WHAT TO WORK ON> Write each line out exactly, leaving none out.

AVAILABLE DATA>

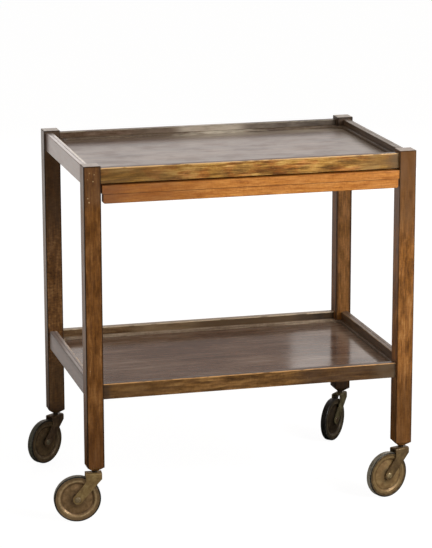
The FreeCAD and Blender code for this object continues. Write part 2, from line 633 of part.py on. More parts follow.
def build_leaf():
    keep("leaf_board", [make_leaf_board()])
    keep("leaf_lip", [make_leaf_lip()])
    keep("leaf_stops", [make_leaf_stop(-1), make_leaf_stop(1)])
    keep("stop_screws", [screw(foot, up, STOP_SCREW_LENGTH) for foot, up in stop_screw_lines()])
    keep("runner_left", [make_runner(-1)])
    keep("runner_right", [make_runner(1)])
    keep("runner_screws", [screw(foot, out, RUNNER_SCREW_LENGTH)
                           for foot, out in runner_screw_lines()])


def build_castors():
    pieces = {"socket": [make_socket()], "fork": [make_fork()], "stem": [make_stem()],
              "axle": [make_axle()], "hub": [make_hub()],
              "wheel_discs": [make_disc(-1), make_disc(1)], "tyre": [make_tyre()]}
    for corner in LEGS:
        for name, solids in pieces.items():
            keep(name + "_" + corner, [place_castor(solid, corner) for solid in solids])


os.makedirs("parts", exist_ok=True)
build_frame()
build_leaf()
build_castors()
write_nodes()
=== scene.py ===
"""How the tea trolley looks: stained and varnished beech, worn by use, on bronze castors.

Metres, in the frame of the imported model: +Z up, the front with the pull-out leaf
towards -Y, the origin on the floor.
"""
import json
import math
import random

import bpy
from mathutils import Euler, Matrix, Vector


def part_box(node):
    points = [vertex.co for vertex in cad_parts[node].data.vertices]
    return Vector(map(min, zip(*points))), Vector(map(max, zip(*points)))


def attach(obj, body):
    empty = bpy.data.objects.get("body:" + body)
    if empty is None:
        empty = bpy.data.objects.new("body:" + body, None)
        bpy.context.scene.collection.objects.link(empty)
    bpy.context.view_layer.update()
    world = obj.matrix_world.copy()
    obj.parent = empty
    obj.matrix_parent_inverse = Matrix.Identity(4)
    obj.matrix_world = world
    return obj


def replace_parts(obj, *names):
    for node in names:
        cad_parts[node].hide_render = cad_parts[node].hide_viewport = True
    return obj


MM = 0.001

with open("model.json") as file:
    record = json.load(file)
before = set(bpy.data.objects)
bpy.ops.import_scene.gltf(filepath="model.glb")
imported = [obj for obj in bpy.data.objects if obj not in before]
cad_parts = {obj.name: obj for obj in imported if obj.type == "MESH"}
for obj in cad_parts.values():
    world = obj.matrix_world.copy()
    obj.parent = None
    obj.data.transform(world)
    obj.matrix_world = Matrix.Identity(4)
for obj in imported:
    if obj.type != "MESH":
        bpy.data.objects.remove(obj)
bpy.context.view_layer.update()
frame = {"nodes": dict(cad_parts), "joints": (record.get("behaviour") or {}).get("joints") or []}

# middle of the wooden frame, from the far corners of two opposite legs
MIDDLE = (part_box("leg_front_left")[0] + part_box("leg_back_right")[1]) / 2

# ---- sizes of the castor pieces that are made again here ----------------------------
WHEEL_RADIUS = 46 * MM
TYRE_HALF_WIDTH = 6.5 * MM
TYRE_SHOW = 2.6 * MM  # how far the tyre stands out past its discs
DISC_SHEET = 1.5 * MM
FORK_ROUNDING = 1.15 * MM
STEM_ROUNDING = 0.3 * MM
SOFT_ANGLE = math.radians(40)  # edges sharper than this are rounded over
TURNED_ANGLE = math.radians(35)  # turned faces that meet flatter than this look smooth
WHEEL_STEPS = 96
RIVET_STEPS = 40

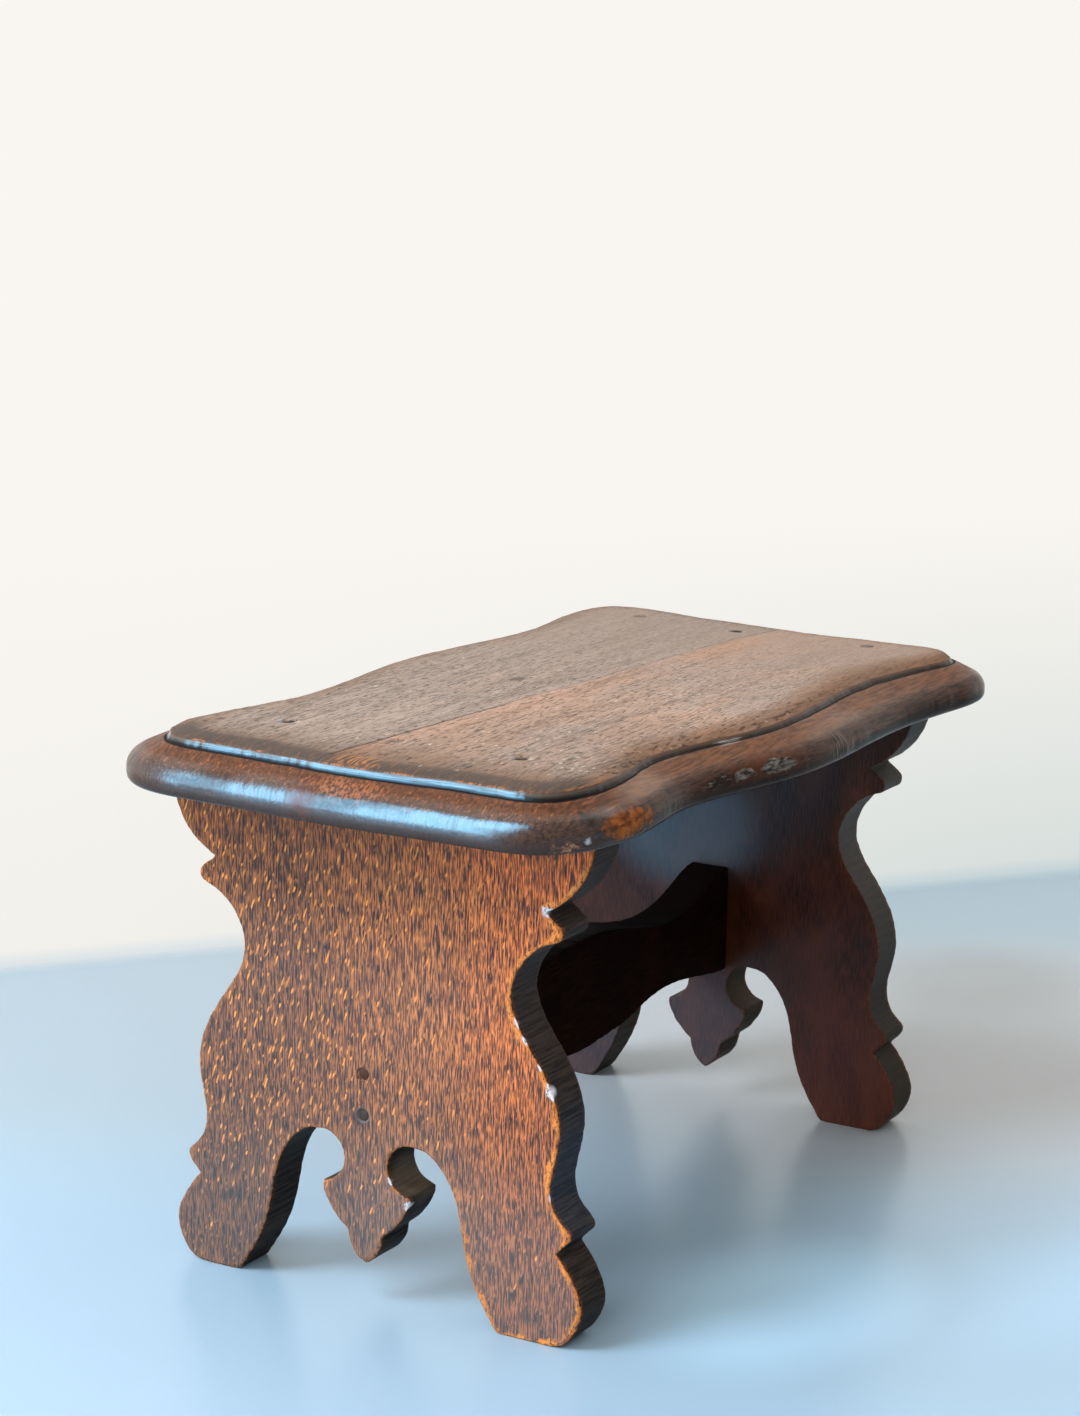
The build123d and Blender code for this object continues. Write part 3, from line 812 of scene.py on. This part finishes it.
quarter, nose_turn = np.linspace(0, math.pi / 2, 5), np.radians(np.linspace(0, 60.0, 11))
section = [(0.9, 0.0), (0.4, 0.0)]
section += [(under_round / nose_wide * (1 - math.sin(t)), under_round * (1 - math.cos(t))) for t in quarter]
section += [(0.0, 3.9)]
section += [(nose_round * (1 - math.cos(t)) / nose_wide, 5.0 + nose_round * math.sin(t)) for t in nose_turn]
section += [(share, 11.93 + (share - 0.308) / 0.572 * 4.28)
            for share in (0.37, 0.45, 0.54, 0.63, 0.72, 0.81, 0.88)]
section += [(0.925, 16.4), (0.952, 16.42), (0.972, 16.55), (0.99, 16.8), (1.012, 17.18), (1.032, 17.63)]
section += [(1.05, 18.12), (1.066, 18.65), (1.08, 19.15), (1.096, 19.43), (1.122, 19.62)]
section += [(1.122 + 0.568 * v, 19.62 + 1.38 * (1 - (1 - v) ** 1.8)) for v in np.linspace(0, 1, 9)[1:]]
shares, heights = np.array(section).T
rings = len(section)


def sheet_noise(points, waves, seed, many=40):
    """Smooth random height over a plan: a sum of plane waves of random heading and phase, with
    wavelengths between the two given. Mostly between -1 and 1."""
    draw = np.random.default_rng(seed)
    lengths = np.exp(draw.uniform(math.log(waves[0]), math.log(waves[1]), many))
    heading, phase = draw.uniform(0, 2 * math.pi, many), draw.uniform(0, 2 * math.pi, many)
    total = np.zeros(len(points))
    for length, way, start in zip(lengths, heading, phase):
        total += np.cos(2 * math.pi * (points @ (math.cos(way), math.sin(way))) / length + start)
    return total / math.sqrt(many)


def top_wear(points, rise, share):
    """How far the top is worn down at each place of the plan, in millimetres: a broad hollow at the
    far end, shallow waves over the field, and an arris above the step that is worn round except at
    the near end. share is the place's share of the section."""
    x, y = points[:, 0], points[:, 1]
    round_off = 1.3 * np.clip((x + 140) / 30, 0, 1) * np.exp(-((share - 1.1) / 0.13) ** 2)
    far_end = 1.9 * np.exp(-((x - 172) / 33) ** 2 - ((y + 25) / 52) ** 2)
    waves = 0.1 + 0.1 * sheet_noise(points, (18, 90), 81) + 0.045 * sheet_noise(points, (5, 14), 82)
    return (far_end + np.clip(waves, 0, None)) * rise + round_off


def joint_gap(points):
    """Distance of each place of the plan from the glued joint, positive behind it."""
    return (points - joint_left) @ joint_side


def sink_field(points):
    """Depth of the small things in the field: nail pits, which are ovals with steep sides, and the
    opened joint, which is a narrow groove that closes towards the right end."""
    pit = np.zeros(len(points))
    for place, deep in zip(nail_places, pit_depths):
        far = (np.abs((points - place) / pit_half) ** 3).sum(1) ** (1 / 3)
        pit = np.maximum(pit, deep * np.clip((pit_rim - far) / 0.3, 0, 1))
    gap = np.abs(joint_gap(points))
    opened = 0.12 + 0.5 * np.clip((-40 - points[:, 0]) / 90, 0, 1)
    return pit + opened * np.clip(1 - gap / 0.75, 0, 1)


# The section is carried round: each ring lies some share of the way from the outline of the seat
# to that of its field. The step and the nose wander a little, as hand-cut ones do.
ledge = 0.018 * wander(count, girth, (14, 80), 71) + 0.006 * wander(count, girth, (4, 9), 72)
at_step = np.clip((shares - 0.5) / 0.4, 0, 1) * np.clip((1.5 - shares) / 0.4, 0, 1)
at_nose = np.clip((heights - 0.5) / 3, 0, 1) * np.clip((1.0 - shares) / 0.3, 0, 1)
cut = 0.16 * wander(count, girth, (18, 90), 73) + 0.07 * wander(count, girth, (5, 14), 74)
mixed = shares[:, None] + at_step[:, None] * ledge
plan = seat_line + mixed[:, :, None] * (field_line - seat_line)
plan = plan + np.minimum(at_nose[:, None] * cut, 0.0)[:, :, None] * loop_normals(seat_line)
worn_down = top_wear(plan.reshape(-1, 2), np.repeat(np.clip((heights - 6) / 8, 0, 1), count),
                     np.repeat(shares, count))
band = np.column_stack([plan.reshape(-1, 2), base_high + np.repeat(heights, count) - worn_down])
at = np.arange(count)
quads = band_quads(rings, count)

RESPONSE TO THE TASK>
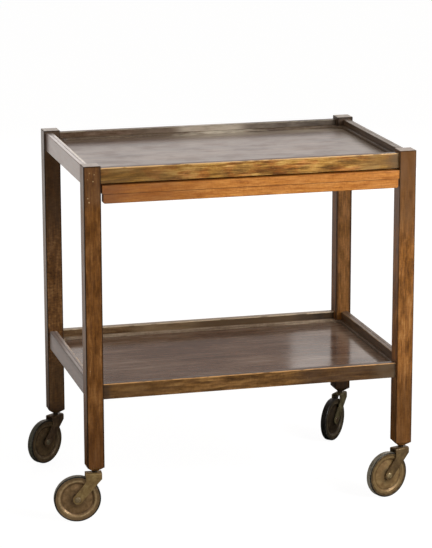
The FreeCAD and Blender code for this object continues. Write part 2, from line 633 of part.py on. More parts follow.
def build_leaf():
    keep("leaf_board", [make_leaf_board()])
    keep("leaf_lip", [make_leaf_lip()])
    keep("leaf_stops", [make_leaf_stop(-1), make_leaf_stop(1)])
    keep("stop_screws", [screw(foot, up, STOP_SCREW_LENGTH) for foot, up in stop_screw_lines()])
    keep("runner_left", [make_runner(-1)])
    keep("runner_right", [make_runner(1)])
    keep("runner_screws", [screw(foot, out, RUNNER_SCREW_LENGTH)
                           for foot, out in runner_screw_lines()])


def build_castors():
    pieces = {"socket": [make_socket()], "fork": [make_fork()], "stem": [make_stem()],
              "axle": [make_axle()], "hub": [make_hub()],
              "wheel_discs": [make_disc(-1), make_disc(1)], "tyre": [make_tyre()]}
    for corner in LEGS:
        for name, solids in pieces.items():
            keep(name + "_" + corner, [place_castor(solid, corner) for solid in solids])


os.makedirs("parts", exist_ok=True)
build_frame()
build_leaf()
build_castors()
write_nodes()
=== scene.py ===
"""How the tea trolley looks: stained and varnished beech, worn by use, on bronze castors.

Metres, in the frame of the imported model: +Z up, the front with the pull-out leaf
towards -Y, the origin on the floor.
"""
import json
import math
import random

import bpy
from mathutils import Euler, Matrix, Vector


def part_box(node):
    points = [vertex.co for vertex in cad_parts[node].data.vertices]
    return Vector(map(min, zip(*points))), Vector(map(max, zip(*points)))


def attach(obj, body):
    empty = bpy.data.objects.get("body:" + body)
    if empty is None:
        empty = bpy.data.objects.new("body:" + body, None)
        bpy.context.scene.collection.objects.link(empty)
    bpy.context.view_layer.update()
    world = obj.matrix_world.copy()
    obj.parent = empty
    obj.matrix_parent_inverse = Matrix.Identity(4)
    obj.matrix_world = world
    return obj


def replace_parts(obj, *names):
    for node in names:
        cad_parts[node].hide_render = cad_parts[node].hide_viewport = True
    return obj


MM = 0.001

with open("model.json") as file:
    record = json.load(file)
before = set(bpy.data.objects)
bpy.ops.import_scene.gltf(filepath="model.glb")
imported = [obj for obj in bpy.data.objects if obj not in before]
cad_parts = {obj.name: obj for obj in imported if obj.type == "MESH"}
for obj in cad_parts.values():
    world = obj.matrix_world.copy()
    obj.parent = None
    obj.data.transform(world)
    obj.matrix_world = Matrix.Identity(4)
for obj in imported:
    if obj.type != "MESH":
        bpy.data.objects.remove(obj)
bpy.context.view_layer.update()
frame = {"nodes": dict(cad_parts), "joints": (record.get("behaviour") or {}).get("joints") or []}

# middle of the wooden frame, from the far corners of two opposite legs
MIDDLE = (part_box("leg_front_left")[0] + part_box("leg_back_right")[1]) / 2

# ---- sizes of the castor pieces that are made again here ----------------------------
WHEEL_RADIUS = 46 * MM
TYRE_HALF_WIDTH = 6.5 * MM
TYRE_SHOW = 2.6 * MM  # how far the tyre stands out past its discs
DISC_SHEET = 1.5 * MM
FORK_ROUNDING = 1.15 * MM
STEM_ROUNDING = 0.3 * MM
SOFT_ANGLE = math.radians(40)  # edges sharper than this are rounded over
TURNED_ANGLE = math.radians(35)  # turned faces that meet flatter than this look smooth
WHEEL_STEPS = 96
RIVET_STEPS = 40

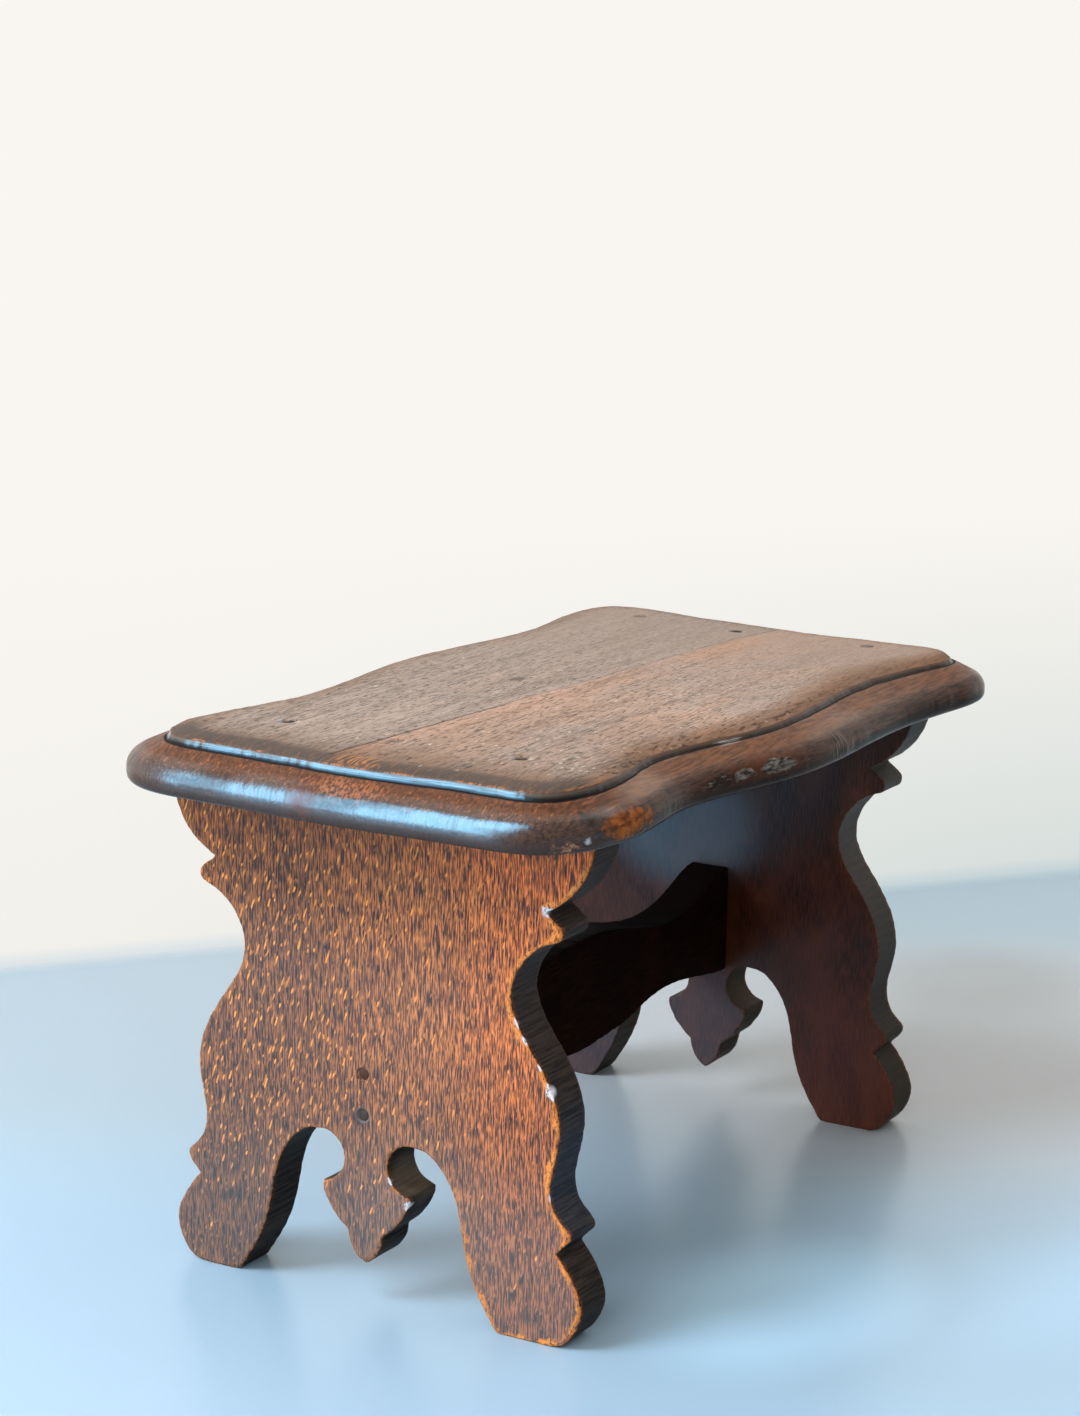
The build123d and Blender code for this object continues. Write part 3, from line 812 of scene.py on. This part finishes it.
quarter, nose_turn = np.linspace(0, math.pi / 2, 5), np.radians(np.linspace(0, 60.0, 11))
section = [(0.9, 0.0), (0.4, 0.0)]
section += [(under_round / nose_wide * (1 - math.sin(t)), under_round * (1 - math.cos(t))) for t in quarter]
section += [(0.0, 3.9)]
section += [(nose_round * (1 - math.cos(t)) / nose_wide, 5.0 + nose_round * math.sin(t)) for t in nose_turn]
section += [(share, 11.93 + (share - 0.308) / 0.572 * 4.28)
            for share in (0.37, 0.45, 0.54, 0.63, 0.72, 0.81, 0.88)]
section += [(0.925, 16.4), (0.952, 16.42), (0.972, 16.55), (0.99, 16.8), (1.012, 17.18), (1.032, 17.63)]
section += [(1.05, 18.12), (1.066, 18.65), (1.08, 19.15), (1.096, 19.43), (1.122, 19.62)]
section += [(1.122 + 0.568 * v, 19.62 + 1.38 * (1 - (1 - v) ** 1.8)) for v in np.linspace(0, 1, 9)[1:]]
shares, heights = np.array(section).T
rings = len(section)


def sheet_noise(points, waves, seed, many=40):
    """Smooth random height over a plan: a sum of plane waves of random heading and phase, with
    wavelengths between the two given. Mostly between -1 and 1."""
    draw = np.random.default_rng(seed)
    lengths = np.exp(draw.uniform(math.log(waves[0]), math.log(waves[1]), many))
    heading, phase = draw.uniform(0, 2 * math.pi, many), draw.uniform(0, 2 * math.pi, many)
    total = np.zeros(len(points))
    for length, way, start in zip(lengths, heading, phase):
        total += np.cos(2 * math.pi * (points @ (math.cos(way), math.sin(way))) / length + start)
    return total / math.sqrt(many)


def top_wear(points, rise, share):
    """How far the top is worn down at each place of the plan, in millimetres: a broad hollow at the
    far end, shallow waves over the field, and an arris above the step that is worn round except at
    the near end. share is the place's share of the section."""
    x, y = points[:, 0], points[:, 1]
    round_off = 1.3 * np.clip((x + 140) / 30, 0, 1) * np.exp(-((share - 1.1) / 0.13) ** 2)
    far_end = 1.9 * np.exp(-((x - 172) / 33) ** 2 - ((y + 25) / 52) ** 2)
    waves = 0.1 + 0.1 * sheet_noise(points, (18, 90), 81) + 0.045 * sheet_noise(points, (5, 14), 82)
    return (far_end + np.clip(waves, 0, None)) * rise + round_off


def joint_gap(points):
    """Distance of each place of the plan from the glued joint, positive behind it."""
    return (points - joint_left) @ joint_side


def sink_field(points):
    """Depth of the small things in the field: nail pits, which are ovals with steep sides, and the
    opened joint, which is a narrow groove that closes towards the right end."""
    pit = np.zeros(len(points))
    for place, deep in zip(nail_places, pit_depths):
        far = (np.abs((points - place) / pit_half) ** 3).sum(1) ** (1 / 3)
        pit = np.maximum(pit, deep * np.clip((pit_rim - far) / 0.3, 0, 1))
    gap = np.abs(joint_gap(points))
    opened = 0.12 + 0.5 * np.clip((-40 - points[:, 0]) / 90, 0, 1)
    return pit + opened * np.clip(1 - gap / 0.75, 0, 1)


# The section is carried round: each ring lies some share of the way from the outline of the seat
# to that of its field. The step and the nose wander a little, as hand-cut ones do.
ledge = 0.018 * wander(count, girth, (14, 80), 71) + 0.006 * wander(count, girth, (4, 9), 72)
at_step = np.clip((shares - 0.5) / 0.4, 0, 1) * np.clip((1.5 - shares) / 0.4, 0, 1)
at_nose = np.clip((heights - 0.5) / 3, 0, 1) * np.clip((1.0 - shares) / 0.3, 0, 1)
cut = 0.16 * wander(count, girth, (18, 90), 73) + 0.07 * wander(count, girth, (5, 14), 74)
mixed = shares[:, None] + at_step[:, None] * ledge
plan = seat_line + mixed[:, :, None] * (field_line - seat_line)
plan = plan + np.minimum(at_nose[:, None] * cut, 0.0)[:, :, None] * loop_normals(seat_line)
worn_down = top_wear(plan.reshape(-1, 2), np.repeat(np.clip((heights - 6) / 8, 0, 1), count),
                     np.repeat(shares, count))
band = np.column_stack([plan.reshape(-1, 2), base_high + np.repeat(heights, count) - worn_down])
at = np.arange(count)
quads = band_quads(rings, count)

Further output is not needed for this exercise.